Many people are “numbers-conscious” these days. We keep an eye on that blood pressure. It should be under 130/85. We watch our cholesterol; it ought be below 200. Some need to monitor their blood sugar. Between 80-120 is normal for early morning. When a child is sick, we get concerned when his temp goes much above 98.6.
But what about your contribution-to-the-Lord numbers? Do you give those much concern? There is significant emphasis on this theme in the Bible. There are solid reasons to believe that God is concerned with percentages.
The Hebrew word
asar, rendered “tithe,” derives from a term signifying “ten.” In ancient times it represented a tenth of a certain portion.
Under the patriarchal regime, Abraham gave a tenth of his captured resources to the king/priest, Melchizedek (Gen. 14:20; cf. Heb. 7:4-10). Later, Jacob’s vow of ten percent seems to suggest an established practice among the patriarchs (Gen. 28:22).
When the Mosaic economy was instituted, the Hebrews were required to annually give ten percent of their produce and livestock. Actually, this was a tenth of the residue after other offerings had been made (Ex. 23:19; Dt. 26:1ff; Lev. 27:30ff.).
Many are surprised to learn that there is not a solitary New Testament passage that suggests the tithe as a standard for Christian giving. Rather, certain principles are set forth which instruct and challenge the child of God to give in a manner that is superior to Judaism.
Note the following truths — set forth in an abbreviated format.
“Every Sunday, let each one of you lay aside by himself, if he earns anything, and put it in the treasury; so that there will be no collections when I come” (1 Cor. 16:2, McCord’s Translation).
Giving is mandated in a weekly act of worship.
Giving is required “according to [one’s] ability” (Acts 11:29), for the act of giving is acceptable “according as [a man] has, not according as he has not” (2 Cor. 8:12).
Those who earn more are required to give more — all other factors being equal. One person’s prosperity compensates for the another’s lack; for the time may come when their circumstances could be reversed.
In proportionate (percentage) giving, a sense of “equality” prevails (2 Cor. 8:14). This suggests an equity among the saints that evinces fairness.
The Christian giver is one who donates of his income in a “generous” fashion (Rom. 12:8; cf. 2 Cor. 8:2; 9:11).

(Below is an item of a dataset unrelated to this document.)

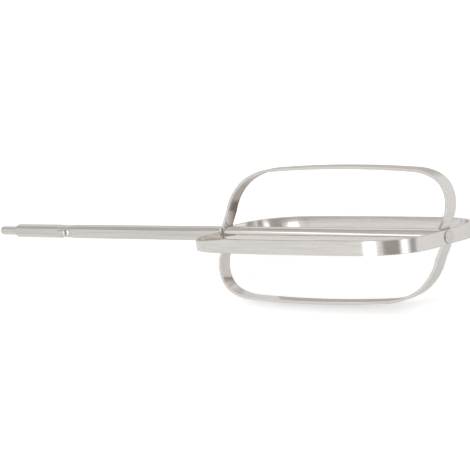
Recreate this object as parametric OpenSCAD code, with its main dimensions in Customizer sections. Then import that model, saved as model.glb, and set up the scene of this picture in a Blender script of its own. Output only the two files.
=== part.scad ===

The Philippian saints were so gracious that they gave beyond their ability, even begging Paul and his associates to accept their gift (which implies the apostle’s hesitancy) (2 Cor. 8:3-4).
While it certainly is the case that one may give to various
good causes to the glory of God (cf. Mk. 14:7), as opportunity presents itself (Gal. 6:10), it is likewise a fact that one is obliged to give each Lord’s day into the “treasury” of the congregation of which he is a member (1 Cor. 16:2).
Without such consistency the local church cannot conduct the sacred business to which it is obligated.
The joy of giving in not developed accidentally. Early on, the experiences of life condition people to be self-centered. It is, in numerous ways, a dog-eat-dog world. From multiple sources we are negatively influenced with the “me-first” doctrine. And so, the need to be industrious, so that we can help others (Eph. 4:28), is a learned duty.
How thrilling it is, then, when one, after considerable study and training, begins to realize how much happiness giving generates within the heart.
Jesus said that those who are on the giving end of the equation are happier than those on the receiving end (Acts 20:35). God loves the person who has mastered the art of cheerful giving (2 Cor. 9:7).
The conscientious Bible student eventually learns that ten-percent, under ordinary circumstances, should be the starting point for a giving that will ripen with the years.
If our giving to Christ does not exceed ten percent, we need take a serious look at our finances, and immediately work towards a nobler level of Christian service.